▸ **Aim of the task**
Find and copy every line in the records that includes the string "joints".
*** Given entries ***
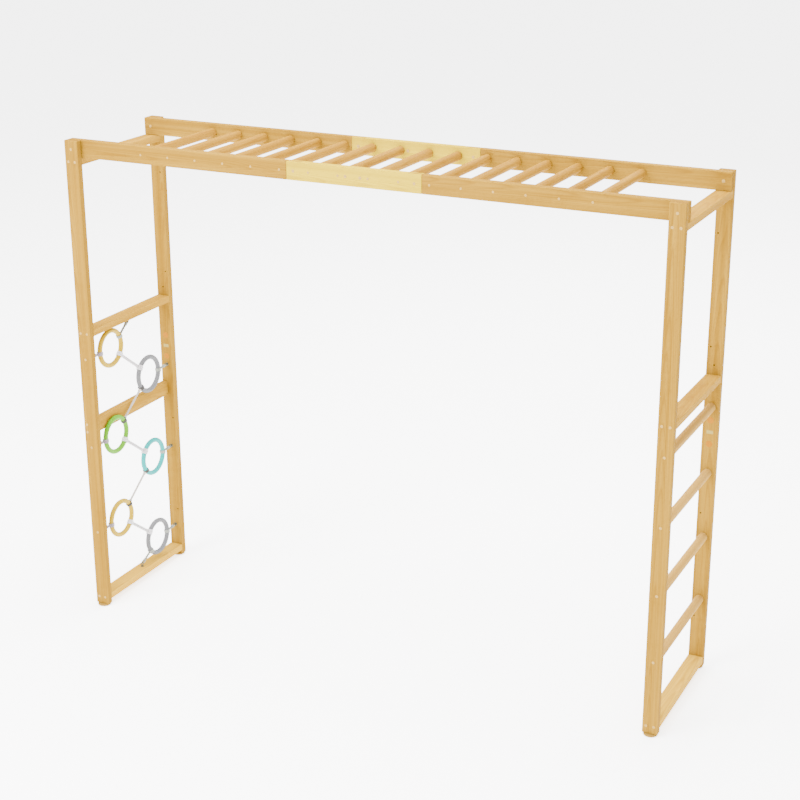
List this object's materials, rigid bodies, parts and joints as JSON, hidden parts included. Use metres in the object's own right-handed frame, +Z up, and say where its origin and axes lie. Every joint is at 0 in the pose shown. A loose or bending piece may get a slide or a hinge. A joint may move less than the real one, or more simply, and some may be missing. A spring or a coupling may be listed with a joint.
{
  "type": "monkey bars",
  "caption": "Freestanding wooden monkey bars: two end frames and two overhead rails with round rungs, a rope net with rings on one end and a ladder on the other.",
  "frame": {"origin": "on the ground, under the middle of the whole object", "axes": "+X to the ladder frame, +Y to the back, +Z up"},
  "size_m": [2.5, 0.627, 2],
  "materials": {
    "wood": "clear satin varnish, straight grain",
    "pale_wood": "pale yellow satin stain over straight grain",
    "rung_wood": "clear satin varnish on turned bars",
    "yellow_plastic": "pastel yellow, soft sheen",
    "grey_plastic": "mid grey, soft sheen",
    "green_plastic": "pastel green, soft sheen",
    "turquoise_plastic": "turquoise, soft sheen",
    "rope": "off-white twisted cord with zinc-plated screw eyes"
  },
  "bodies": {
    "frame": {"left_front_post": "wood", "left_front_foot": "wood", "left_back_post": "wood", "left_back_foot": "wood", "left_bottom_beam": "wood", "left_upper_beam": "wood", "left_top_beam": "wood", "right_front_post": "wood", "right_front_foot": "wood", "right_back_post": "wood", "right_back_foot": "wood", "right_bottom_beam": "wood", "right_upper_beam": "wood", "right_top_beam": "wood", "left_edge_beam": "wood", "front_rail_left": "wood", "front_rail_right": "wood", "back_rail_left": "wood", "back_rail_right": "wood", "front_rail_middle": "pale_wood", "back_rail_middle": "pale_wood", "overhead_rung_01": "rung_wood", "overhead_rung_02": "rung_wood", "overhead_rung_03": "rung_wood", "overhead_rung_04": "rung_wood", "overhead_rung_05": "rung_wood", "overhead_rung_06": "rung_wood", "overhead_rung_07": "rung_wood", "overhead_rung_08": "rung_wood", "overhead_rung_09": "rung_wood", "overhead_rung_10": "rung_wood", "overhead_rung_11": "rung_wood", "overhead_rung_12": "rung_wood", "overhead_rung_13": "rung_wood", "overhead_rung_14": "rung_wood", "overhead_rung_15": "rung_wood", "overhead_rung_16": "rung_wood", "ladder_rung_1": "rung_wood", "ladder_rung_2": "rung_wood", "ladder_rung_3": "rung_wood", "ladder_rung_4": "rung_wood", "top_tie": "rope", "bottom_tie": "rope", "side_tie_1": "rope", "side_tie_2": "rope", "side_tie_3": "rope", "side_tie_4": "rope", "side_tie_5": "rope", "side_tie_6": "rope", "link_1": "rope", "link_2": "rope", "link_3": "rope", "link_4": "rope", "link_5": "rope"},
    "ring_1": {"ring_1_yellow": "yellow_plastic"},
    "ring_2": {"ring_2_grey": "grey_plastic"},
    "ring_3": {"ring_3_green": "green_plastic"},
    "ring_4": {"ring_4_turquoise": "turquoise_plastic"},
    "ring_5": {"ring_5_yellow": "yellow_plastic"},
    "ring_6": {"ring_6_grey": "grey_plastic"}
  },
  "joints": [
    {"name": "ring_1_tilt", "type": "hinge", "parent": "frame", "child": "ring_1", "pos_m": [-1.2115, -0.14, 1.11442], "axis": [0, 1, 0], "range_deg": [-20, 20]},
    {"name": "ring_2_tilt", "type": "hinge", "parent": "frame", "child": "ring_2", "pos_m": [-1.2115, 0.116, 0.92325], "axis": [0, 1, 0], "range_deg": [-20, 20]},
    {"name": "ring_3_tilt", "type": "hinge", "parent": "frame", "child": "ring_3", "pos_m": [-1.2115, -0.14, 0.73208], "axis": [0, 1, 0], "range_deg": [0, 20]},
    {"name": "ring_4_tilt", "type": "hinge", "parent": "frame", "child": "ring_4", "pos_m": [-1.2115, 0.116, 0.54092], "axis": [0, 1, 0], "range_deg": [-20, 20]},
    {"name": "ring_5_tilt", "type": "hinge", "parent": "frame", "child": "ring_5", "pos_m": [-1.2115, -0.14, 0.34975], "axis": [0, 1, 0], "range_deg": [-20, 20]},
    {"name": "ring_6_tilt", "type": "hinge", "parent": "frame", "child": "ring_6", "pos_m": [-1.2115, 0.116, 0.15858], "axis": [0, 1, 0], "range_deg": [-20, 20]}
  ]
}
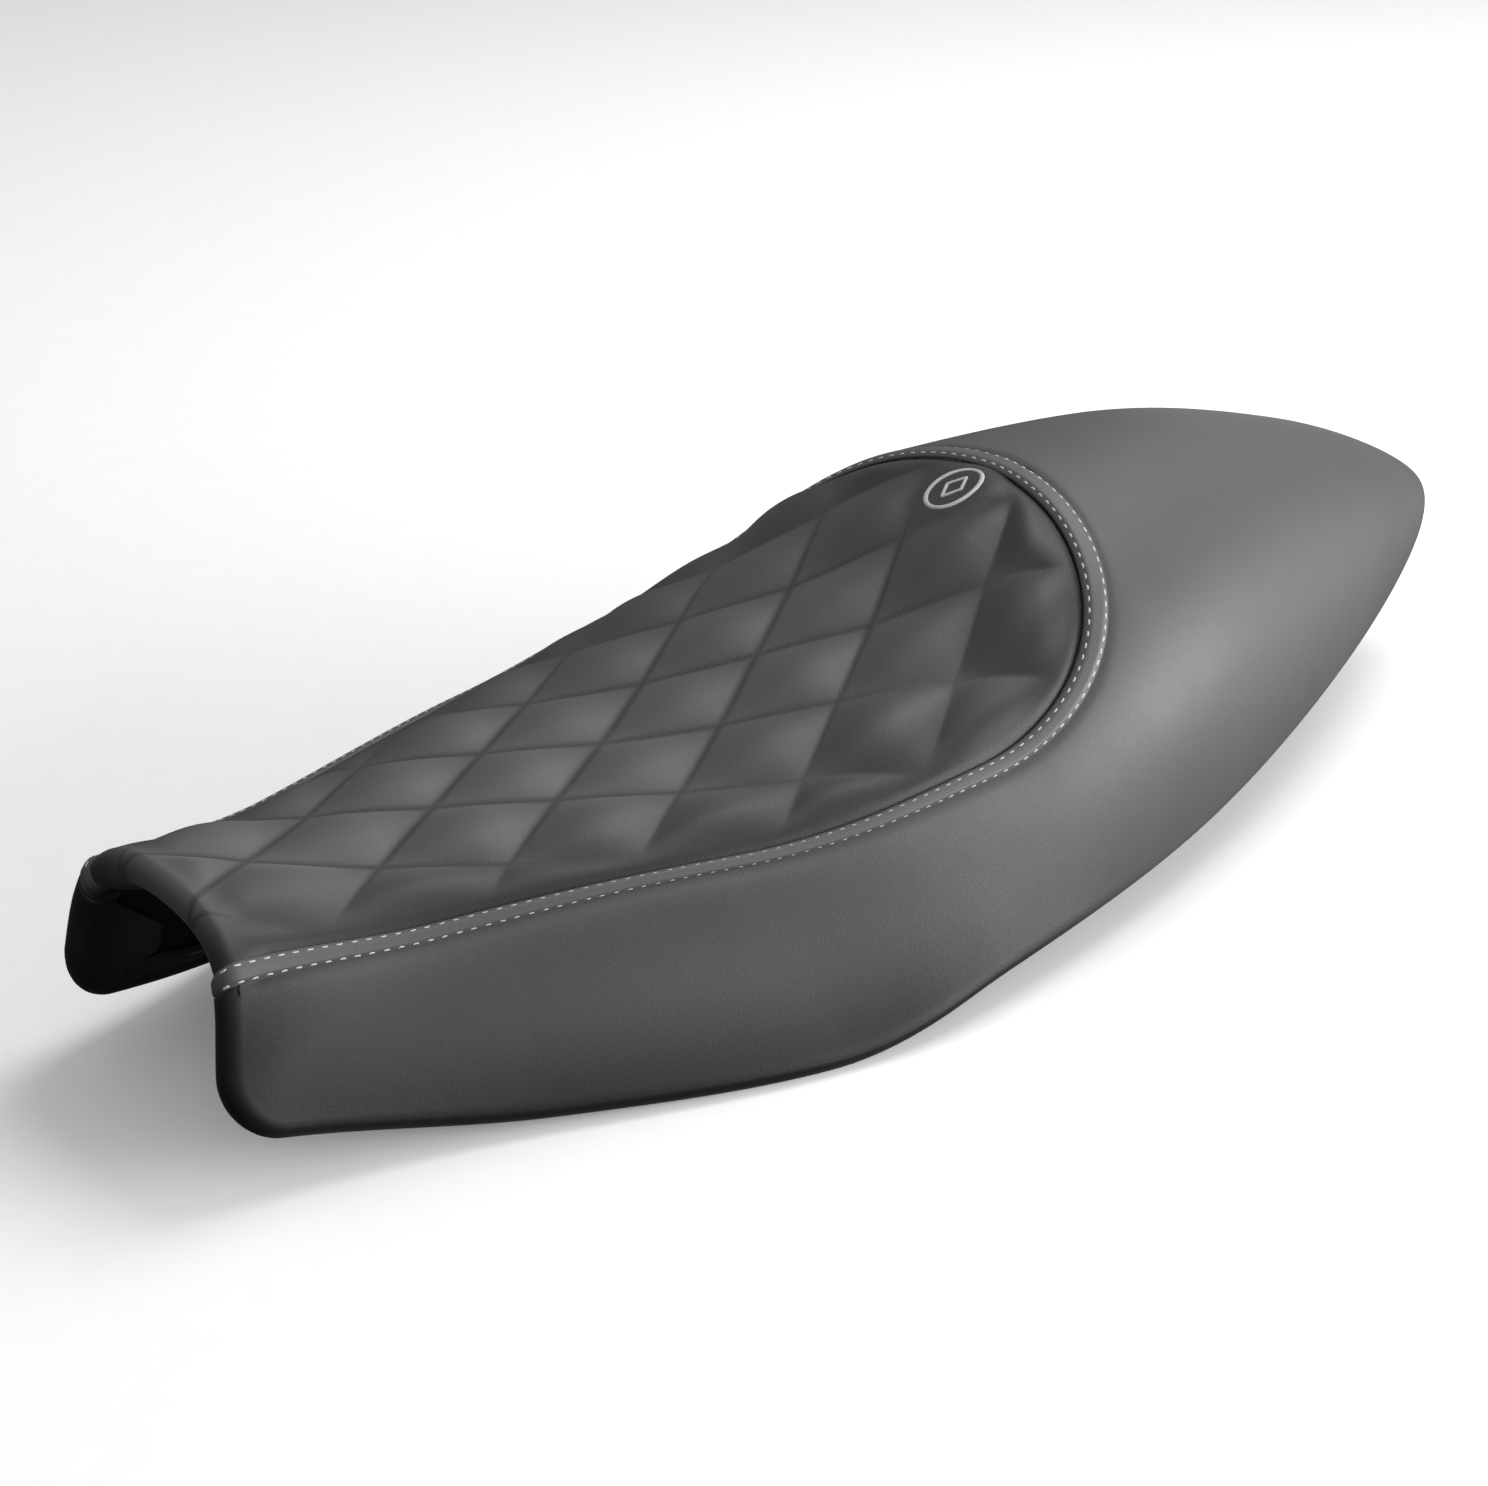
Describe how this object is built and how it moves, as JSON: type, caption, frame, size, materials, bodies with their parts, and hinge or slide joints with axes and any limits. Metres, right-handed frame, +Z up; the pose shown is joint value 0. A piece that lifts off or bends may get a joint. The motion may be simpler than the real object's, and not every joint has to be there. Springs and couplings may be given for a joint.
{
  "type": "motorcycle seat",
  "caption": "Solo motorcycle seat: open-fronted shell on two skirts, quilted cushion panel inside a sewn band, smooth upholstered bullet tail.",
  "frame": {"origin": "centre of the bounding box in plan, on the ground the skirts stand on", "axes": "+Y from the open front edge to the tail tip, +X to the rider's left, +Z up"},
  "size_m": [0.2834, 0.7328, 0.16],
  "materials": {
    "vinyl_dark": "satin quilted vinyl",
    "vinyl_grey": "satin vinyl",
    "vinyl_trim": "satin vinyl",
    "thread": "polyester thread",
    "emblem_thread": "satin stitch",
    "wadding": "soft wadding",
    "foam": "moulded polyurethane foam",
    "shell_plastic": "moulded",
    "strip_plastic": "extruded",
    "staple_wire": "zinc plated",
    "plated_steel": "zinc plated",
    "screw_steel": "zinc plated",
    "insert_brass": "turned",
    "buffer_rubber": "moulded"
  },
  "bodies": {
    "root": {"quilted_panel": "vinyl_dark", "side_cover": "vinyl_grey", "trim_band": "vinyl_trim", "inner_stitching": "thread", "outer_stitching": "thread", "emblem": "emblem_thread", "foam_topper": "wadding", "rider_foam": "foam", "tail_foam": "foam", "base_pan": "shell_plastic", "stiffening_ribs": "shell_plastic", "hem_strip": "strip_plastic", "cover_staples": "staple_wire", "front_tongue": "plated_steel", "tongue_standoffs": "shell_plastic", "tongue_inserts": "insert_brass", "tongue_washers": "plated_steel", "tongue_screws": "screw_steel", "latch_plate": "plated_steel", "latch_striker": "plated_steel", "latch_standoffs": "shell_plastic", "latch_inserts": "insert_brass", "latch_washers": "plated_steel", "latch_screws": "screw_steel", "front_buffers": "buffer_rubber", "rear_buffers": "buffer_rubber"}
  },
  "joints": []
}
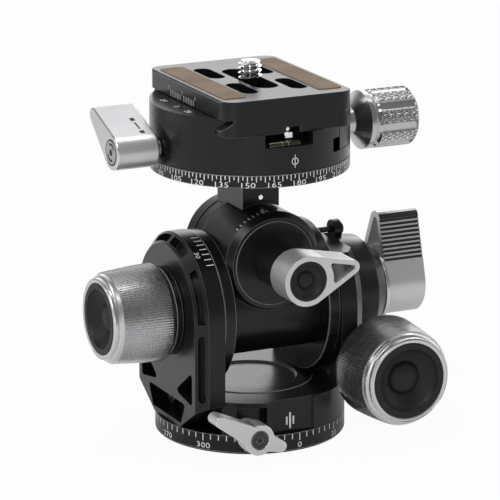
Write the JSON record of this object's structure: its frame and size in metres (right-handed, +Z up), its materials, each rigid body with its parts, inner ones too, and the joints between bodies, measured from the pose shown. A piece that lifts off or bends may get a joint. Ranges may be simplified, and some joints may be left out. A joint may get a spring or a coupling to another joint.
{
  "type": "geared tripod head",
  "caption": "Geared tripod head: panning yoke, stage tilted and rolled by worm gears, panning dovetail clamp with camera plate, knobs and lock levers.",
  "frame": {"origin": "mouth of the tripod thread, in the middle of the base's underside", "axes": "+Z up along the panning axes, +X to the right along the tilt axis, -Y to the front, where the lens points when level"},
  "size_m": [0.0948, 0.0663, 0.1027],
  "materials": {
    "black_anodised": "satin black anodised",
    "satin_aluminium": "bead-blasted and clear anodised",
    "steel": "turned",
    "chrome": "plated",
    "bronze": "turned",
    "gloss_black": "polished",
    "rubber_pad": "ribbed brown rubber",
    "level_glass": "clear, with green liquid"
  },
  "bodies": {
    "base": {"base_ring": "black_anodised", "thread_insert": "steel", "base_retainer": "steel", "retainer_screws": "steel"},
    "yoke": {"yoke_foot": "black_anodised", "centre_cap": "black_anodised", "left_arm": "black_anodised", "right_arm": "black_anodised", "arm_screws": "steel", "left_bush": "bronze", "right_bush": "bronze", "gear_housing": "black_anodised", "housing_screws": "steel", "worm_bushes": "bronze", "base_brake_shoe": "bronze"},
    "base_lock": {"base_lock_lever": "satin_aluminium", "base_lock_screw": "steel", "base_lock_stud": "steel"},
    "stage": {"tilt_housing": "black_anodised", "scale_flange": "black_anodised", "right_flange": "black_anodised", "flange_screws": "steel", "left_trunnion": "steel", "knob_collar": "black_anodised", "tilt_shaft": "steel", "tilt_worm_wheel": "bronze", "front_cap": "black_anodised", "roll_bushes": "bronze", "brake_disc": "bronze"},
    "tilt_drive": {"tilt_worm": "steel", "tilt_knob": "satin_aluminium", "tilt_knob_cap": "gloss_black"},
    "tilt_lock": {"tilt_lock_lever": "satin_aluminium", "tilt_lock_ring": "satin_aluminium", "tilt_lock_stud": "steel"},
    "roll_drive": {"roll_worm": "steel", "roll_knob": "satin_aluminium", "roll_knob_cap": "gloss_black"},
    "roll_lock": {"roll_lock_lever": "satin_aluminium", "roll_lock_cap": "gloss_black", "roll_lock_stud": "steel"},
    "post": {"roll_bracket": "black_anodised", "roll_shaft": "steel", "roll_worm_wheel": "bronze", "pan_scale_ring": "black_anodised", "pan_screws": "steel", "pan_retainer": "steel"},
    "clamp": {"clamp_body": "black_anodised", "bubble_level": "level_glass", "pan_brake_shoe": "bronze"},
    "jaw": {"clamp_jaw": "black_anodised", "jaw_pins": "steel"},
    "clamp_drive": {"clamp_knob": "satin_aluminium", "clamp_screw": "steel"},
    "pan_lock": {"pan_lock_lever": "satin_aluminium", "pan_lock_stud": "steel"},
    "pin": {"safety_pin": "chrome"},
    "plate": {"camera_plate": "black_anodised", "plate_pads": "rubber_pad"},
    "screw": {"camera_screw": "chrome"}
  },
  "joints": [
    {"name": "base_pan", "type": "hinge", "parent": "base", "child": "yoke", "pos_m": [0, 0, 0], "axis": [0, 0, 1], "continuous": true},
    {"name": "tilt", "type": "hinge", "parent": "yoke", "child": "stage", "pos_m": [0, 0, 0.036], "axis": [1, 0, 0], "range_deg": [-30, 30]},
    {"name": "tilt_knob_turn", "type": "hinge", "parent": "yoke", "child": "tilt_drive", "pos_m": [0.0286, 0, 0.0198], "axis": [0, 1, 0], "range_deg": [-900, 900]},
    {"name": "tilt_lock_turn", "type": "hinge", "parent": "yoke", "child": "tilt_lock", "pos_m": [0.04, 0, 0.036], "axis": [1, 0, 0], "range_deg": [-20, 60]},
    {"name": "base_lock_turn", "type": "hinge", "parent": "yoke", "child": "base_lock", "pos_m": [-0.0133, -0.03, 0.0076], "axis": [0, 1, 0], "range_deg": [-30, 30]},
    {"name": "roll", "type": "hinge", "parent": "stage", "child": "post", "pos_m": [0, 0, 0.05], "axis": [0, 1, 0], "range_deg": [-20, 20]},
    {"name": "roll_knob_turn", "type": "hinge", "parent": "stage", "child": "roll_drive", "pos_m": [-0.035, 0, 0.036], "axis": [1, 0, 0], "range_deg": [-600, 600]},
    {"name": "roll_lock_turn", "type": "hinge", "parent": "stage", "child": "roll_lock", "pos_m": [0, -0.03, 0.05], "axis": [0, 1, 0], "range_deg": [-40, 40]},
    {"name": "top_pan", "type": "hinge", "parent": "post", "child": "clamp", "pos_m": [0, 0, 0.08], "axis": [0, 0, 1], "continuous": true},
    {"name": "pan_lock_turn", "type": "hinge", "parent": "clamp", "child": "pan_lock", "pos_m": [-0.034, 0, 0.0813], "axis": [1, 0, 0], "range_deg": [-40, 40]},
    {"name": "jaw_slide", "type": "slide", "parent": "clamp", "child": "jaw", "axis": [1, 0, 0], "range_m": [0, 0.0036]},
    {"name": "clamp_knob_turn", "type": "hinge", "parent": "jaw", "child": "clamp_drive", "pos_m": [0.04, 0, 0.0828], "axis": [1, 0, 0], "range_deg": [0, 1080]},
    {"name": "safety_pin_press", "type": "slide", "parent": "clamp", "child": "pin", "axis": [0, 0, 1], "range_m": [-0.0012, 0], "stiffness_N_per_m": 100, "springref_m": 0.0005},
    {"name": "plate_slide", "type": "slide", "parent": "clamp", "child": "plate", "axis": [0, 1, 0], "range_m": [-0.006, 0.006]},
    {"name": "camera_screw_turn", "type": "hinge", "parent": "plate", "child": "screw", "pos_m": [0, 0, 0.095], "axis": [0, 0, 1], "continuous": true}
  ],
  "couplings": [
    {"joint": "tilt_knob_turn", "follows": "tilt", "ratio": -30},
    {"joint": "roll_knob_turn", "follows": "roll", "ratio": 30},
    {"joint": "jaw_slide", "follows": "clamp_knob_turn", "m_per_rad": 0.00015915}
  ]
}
***
▸ **Answer to this task**
List this object's materials, rigid bodies, parts and joints as JSON, hidden parts included. Use metres in the object's own right-handed frame, +Z up, and say where its origin and axes lie. Every joint is at 0 in the pose shown. A loose or bending piece may get a slide or a hinge. A joint may move less than the real one, or more simply, and some may be missing. A spring or a coupling may be listed with a joint.
  "joints": [
Describe how this object is built and how it moves, as JSON: type, caption, frame, size, materials, bodies with their parts, and hinge or slide joints with axes and any limits. Metres, right-handed frame, +Z up; the pose shown is joint value 0. A piece that lifts off or bends may get a joint. The motion may be simpler than the real object's, and not every joint has to be there. Springs and couplings may be given for a joint.
  "joints": []
Write the JSON record of this object's structure: its frame and size in metres (right-handed, +Z up), its materials, each rigid body with its parts, inner ones too, and the joints between bodies, measured from the pose shown. A piece that lifts off or bends may get a joint. Ranges may be simplified, and some joints may be left out. A joint may get a spring or a coupling to another joint.
  "joints": [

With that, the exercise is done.